■ **INSTRUCTIONS FOR THE TASK**: Output the material below in its entirety, exactly as given.

■ **STORED DATA**:
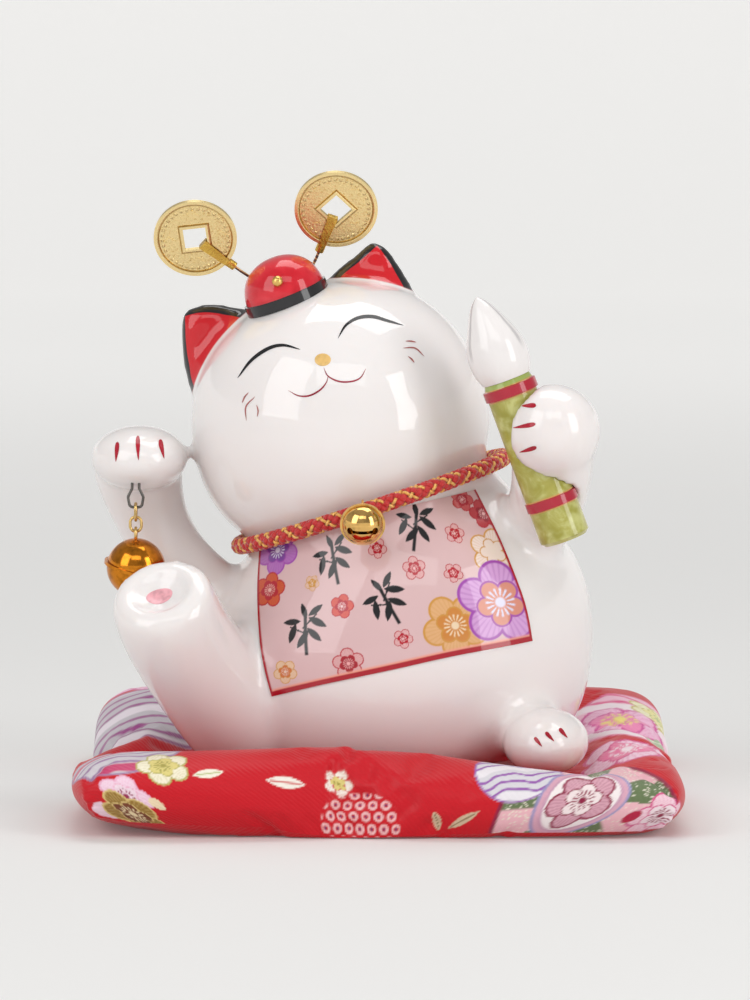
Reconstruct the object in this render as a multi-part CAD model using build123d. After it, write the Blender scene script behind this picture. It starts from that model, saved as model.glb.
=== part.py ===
"""Reclining ceramic lucky-cat coin bank on a stuffed square cushion.

The cat is slip-cast in six pieces that are luted together and glazed as one. It wears a braided collar with
a jingle bell, holds a writing brush in one paw, hangs a second bell from the other paw and carries two cash
coins on springy wires behind its cap. The cat rests in a hollow of the cushion and lifts straight off it.
Units are millimetres, +Z is up, the cat faces -Y, and the origin is the centre of the cushion's underside.
"""

from build123d import *
import os
from math import cos, radians, sin

# Driving dimensions
CUSHION_SIDE = 172.0
CUSHION_HEIGHT = 22.0
CUSHION_CORNER = 20.0
CUSHION_RIM = 10.4
COVER_THICKNESS = 0.8
SEAT_GAP = 0.5
SEAT_HEIGHT = 13.0
WALL = 4.0
FIT_GAP = 0.3

HEAD_CENTRE = (-11.6, 2.0, 109.3)
HEAD_ROLL = 21.0
HEAD_PITCH = 2.0
HEAD_RADIUS = 43.4
HEAD_TOP = 39.6
NECK_CENTRE = (-2.2, 1.0, 85.6)
NECK_ROLL = 18.5
NECK_PITCH = 2.6
NECK_RADIUS = 36.0

CORD_RADIUS = 2.5
STOPPER_HOLE_RADIUS = 12.0
SLOT_LENGTH = 38.0
SLOT_HEIGHT = 4.8
SLOT_LEVEL = 64.0

COIN_RADIUS = 12.0
COIN_THICKNESS = 1.3
COIN_HOLE = 6.6
COIN_RIM = 1.3
COIN_RELIEF = 0.25
COIN_LEAN = -24.0
WIRE_RADIUS = 0.45
WIRE_DEPTH = 2.4

HAND_BELL_RADIUS = 8.4
COLLAR_BELL_RADIUS = 5.8
BELL_WALL = 0.5
CHAIN_X = -69.5
CHAIN_Y = -20.5
EYE_BOTTOM = 86.0
LINK_GAP = 0.15


def frame(origin, roll=0.0, pitch=0.0):
    """A plane whose Z leans left by roll and back by pitch, and whose X stays in the XZ plane."""
    r, p = radians(roll), radians(pitch)
    return Plane(
        origin=origin,
        x_dir=(cos(r), 0, sin(r)),
        z_dir=(-sin(r) * cos(p), sin(p), cos(r) * cos(p)),
    )


HEAD = frame(HEAD_CENTRE, HEAD_ROLL, HEAD_PITCH)


def in_head(x, y, z):
    """A point of the head's own frame, in the model's frame."""
    return HEAD.from_local_coords(Vector(x, y, z))


NECK = frame(NECK_CENTRE, NECK_ROLL, NECK_PITCH)


def spun(points, plane=Plane.XY):
    """The solid of revolution about the plane's Z of a smooth curve through (radius, height) points."""
    curve = Spline([(r, 0, z) for r, z in points])
    first, last = points[0], points[-1]
    edges = [curve.edge(), Line((last[0], 0, last[1]), (0, 0, last[1])).edge()] if last[0] else [curve.edge()]
    if first[0]:
        edges.append(Line((0, 0, first[1]), (first[0], 0, first[1])).edge())
    edges.append(Line((0, 0, last[1]), (0, 0, first[1])).edge())
    face = make_face(Wire(edges).edges())
    return plane.location * revolve(face, Axis.Z)


def turned(points, plane=Plane.XY):
    """The solid of revolution about the plane's Z of a closed straight-sided outline of (radius, height) points."""
    face = make_face(Polyline([(r, 0, z) for r, z in points], close=True).edges())
    return plane.location * revolve(face, Axis.Z)


def egg(centre, rx, ry, rz, plane=None):
    """An ellipsoid."""
    ball = scale(Sphere(1.0), by=(rx, ry, rz))
    return (plane or frame(centre)).location * ball


def wire_rod(path, radius):
    """A round rod along a path."""
    start = Plane(origin=path @ 0, z_dir=path % 0)
    return sweep(start * Circle(radius), path=path)


def above(level):
    """A block that fills everything above a level."""
    return Pos(0, 0, level + 150) * Box(400, 400, 300)


# ---- The cat's castings ----

# Centre X, Y, Z, lean in degrees and the two half-widths of the torso's cross-sections, from base to neck
TORSO_SECTIONS = [
    (4.0, 2.0, 13.0, 0.0, 43.5, 39.0),
    (4.0, 2.0, 18.5, 0.7, 50.5, 46.0),
    (4.5, 2.0, 28.0, 2.0, 55.2, 50.0),
    (4.8, 2.0, 39.0, 4.0, 57.3, 52.0),
    (4.6, 2.0, 51.0, 7.0, 56.8, 51.0),
    (3.2, 1.6, 63.5, 11.5, 52.0, 47.0),
    (0.2, 1.0, 75.0, 15.5, 43.0, 40.6),
    (*NECK_CENTRE, NECK_ROLL, NECK_RADIUS, NECK_RADIUS),
]
# Centre, direction and radius along the raised leg, from hip to sole
LEG = [
    ((-33.0, -14.0, 24.0), (-0.62, -0.62, 0.48), 19.5),
    ((-45.9, -29.0, 35.0), (-0.55, -0.62, 0.56), 16.8),
    ((-54.9, -39.5, 48.3), (-0.42, -0.62, 0.66), 15.4),
    ((-59.6, -46.5, 58.5), (-0.28, -0.60, 0.75), 15.0),
    ((-61.0, -49.3, 63.2), (-0.20, -0.59, 0.78), 14.4),
]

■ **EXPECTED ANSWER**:
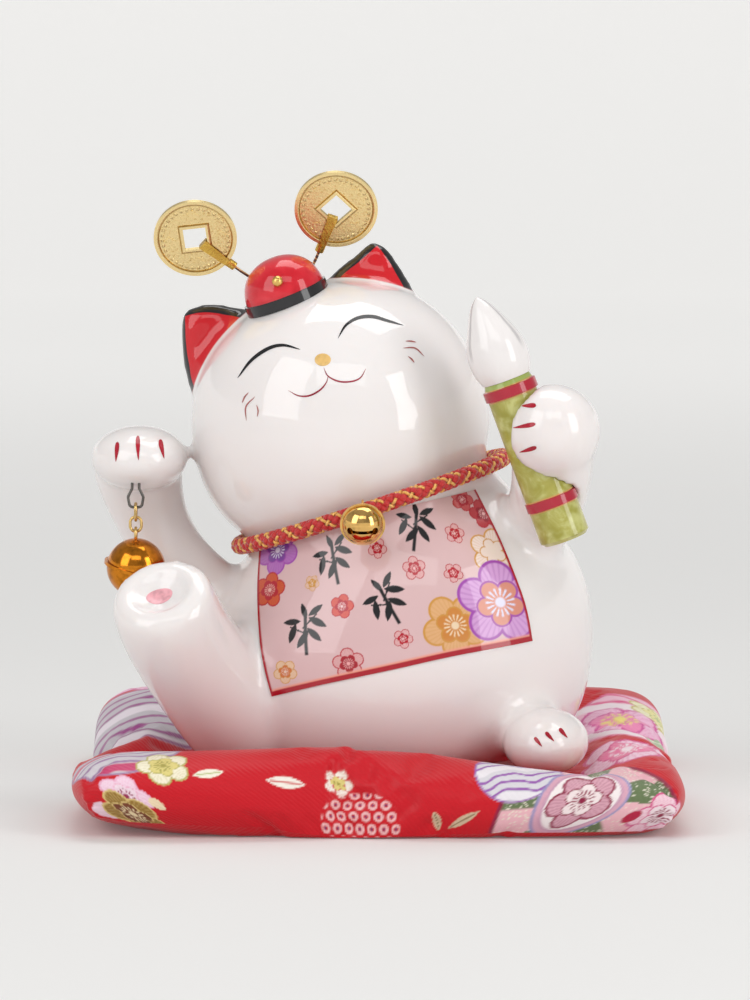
Reconstruct the object in this render as a multi-part CAD model using build123d. After it, write the Blender scene script behind this picture. It starts from that model, saved as model.glb.
=== part.py ===
"""Reclining ceramic lucky-cat coin bank on a stuffed square cushion.

The cat is slip-cast in six pieces that are luted together and glazed as one. It wears a braided collar with
a jingle bell, holds a writing brush in one paw, hangs a second bell from the other paw and carries two cash
coins on springy wires behind its cap. The cat rests in a hollow of the cushion and lifts straight off it.
Units are millimetres, +Z is up, the cat faces -Y, and the origin is the centre of the cushion's underside.
"""

from build123d import *
import os
from math import cos, radians, sin

# Driving dimensions
CUSHION_SIDE = 172.0
CUSHION_HEIGHT = 22.0
CUSHION_CORNER = 20.0
CUSHION_RIM = 10.4
COVER_THICKNESS = 0.8
SEAT_GAP = 0.5
SEAT_HEIGHT = 13.0
WALL = 4.0
FIT_GAP = 0.3

HEAD_CENTRE = (-11.6, 2.0, 109.3)
HEAD_ROLL = 21.0
HEAD_PITCH = 2.0
HEAD_RADIUS = 43.4
HEAD_TOP = 39.6
NECK_CENTRE = (-2.2, 1.0, 85.6)
NECK_ROLL = 18.5
NECK_PITCH = 2.6
NECK_RADIUS = 36.0

CORD_RADIUS = 2.5
STOPPER_HOLE_RADIUS = 12.0
SLOT_LENGTH = 38.0
SLOT_HEIGHT = 4.8
SLOT_LEVEL = 64.0

COIN_RADIUS = 12.0
COIN_THICKNESS = 1.3
COIN_HOLE = 6.6
COIN_RIM = 1.3
COIN_RELIEF = 0.25
COIN_LEAN = -24.0
WIRE_RADIUS = 0.45
WIRE_DEPTH = 2.4

HAND_BELL_RADIUS = 8.4
COLLAR_BELL_RADIUS = 5.8
BELL_WALL = 0.5
CHAIN_X = -69.5
CHAIN_Y = -20.5
EYE_BOTTOM = 86.0
LINK_GAP = 0.15


def frame(origin, roll=0.0, pitch=0.0):
    """A plane whose Z leans left by roll and back by pitch, and whose X stays in the XZ plane."""
    r, p = radians(roll), radians(pitch)
    return Plane(
        origin=origin,
        x_dir=(cos(r), 0, sin(r)),
        z_dir=(-sin(r) * cos(p), sin(p), cos(r) * cos(p)),
    )


HEAD = frame(HEAD_CENTRE, HEAD_ROLL, HEAD_PITCH)


def in_head(x, y, z):
    """A point of the head's own frame, in the model's frame."""
    return HEAD.from_local_coords(Vector(x, y, z))


NECK = frame(NECK_CENTRE, NECK_ROLL, NECK_PITCH)


def spun(points, plane=Plane.XY):
    """The solid of revolution about the plane's Z of a smooth curve through (radius, height) points."""
    curve = Spline([(r, 0, z) for r, z in points])
    first, last = points[0], points[-1]
    edges = [curve.edge(), Line((last[0], 0, last[1]), (0, 0, last[1])).edge()] if last[0] else [curve.edge()]
    if first[0]:
        edges.append(Line((0, 0, first[1]), (first[0], 0, first[1])).edge())
    edges.append(Line((0, 0, last[1]), (0, 0, first[1])).edge())
    face = make_face(Wire(edges).edges())
    return plane.location * revolve(face, Axis.Z)


def turned(points, plane=Plane.XY):
    """The solid of revolution about the plane's Z of a closed straight-sided outline of (radius, height) points."""
    face = make_face(Polyline([(r, 0, z) for r, z in points], close=True).edges())
    return plane.location * revolve(face, Axis.Z)


def egg(centre, rx, ry, rz, plane=None):
    """An ellipsoid."""
    ball = scale(Sphere(1.0), by=(rx, ry, rz))
    return (plane or frame(centre)).location * ball


def wire_rod(path, radius):
    """A round rod along a path."""
    start = Plane(origin=path @ 0, z_dir=path % 0)
    return sweep(start * Circle(radius), path=path)


def above(level):
    """A block that fills everything above a level."""
    return Pos(0, 0, level + 150) * Box(400, 400, 300)


# ---- The cat's castings ----

# Centre X, Y, Z, lean in degrees and the two half-widths of the torso's cross-sections, from base to neck
TORSO_SECTIONS = [
    (4.0, 2.0, 13.0, 0.0, 43.5, 39.0),
    (4.0, 2.0, 18.5, 0.7, 50.5, 46.0),
    (4.5, 2.0, 28.0, 2.0, 55.2, 50.0),
    (4.8, 2.0, 39.0, 4.0, 57.3, 52.0),
    (4.6, 2.0, 51.0, 7.0, 56.8, 51.0),
    (3.2, 1.6, 63.5, 11.5, 52.0, 47.0),
    (0.2, 1.0, 75.0, 15.5, 43.0, 40.6),
    (*NECK_CENTRE, NECK_ROLL, NECK_RADIUS, NECK_RADIUS),
]
# Centre, direction and radius along the raised leg, from hip to sole
LEG = [
    ((-33.0, -14.0, 24.0), (-0.62, -0.62, 0.48), 19.5),
    ((-45.9, -29.0, 35.0), (-0.55, -0.62, 0.56), 16.8),
    ((-54.9, -39.5, 48.3), (-0.42, -0.62, 0.66), 15.4),
    ((-59.6, -46.5, 58.5), (-0.28, -0.60, 0.75), 15.0),
    ((-61.0, -49.3, 63.2), (-0.20, -0.59, 0.78), 14.4),
]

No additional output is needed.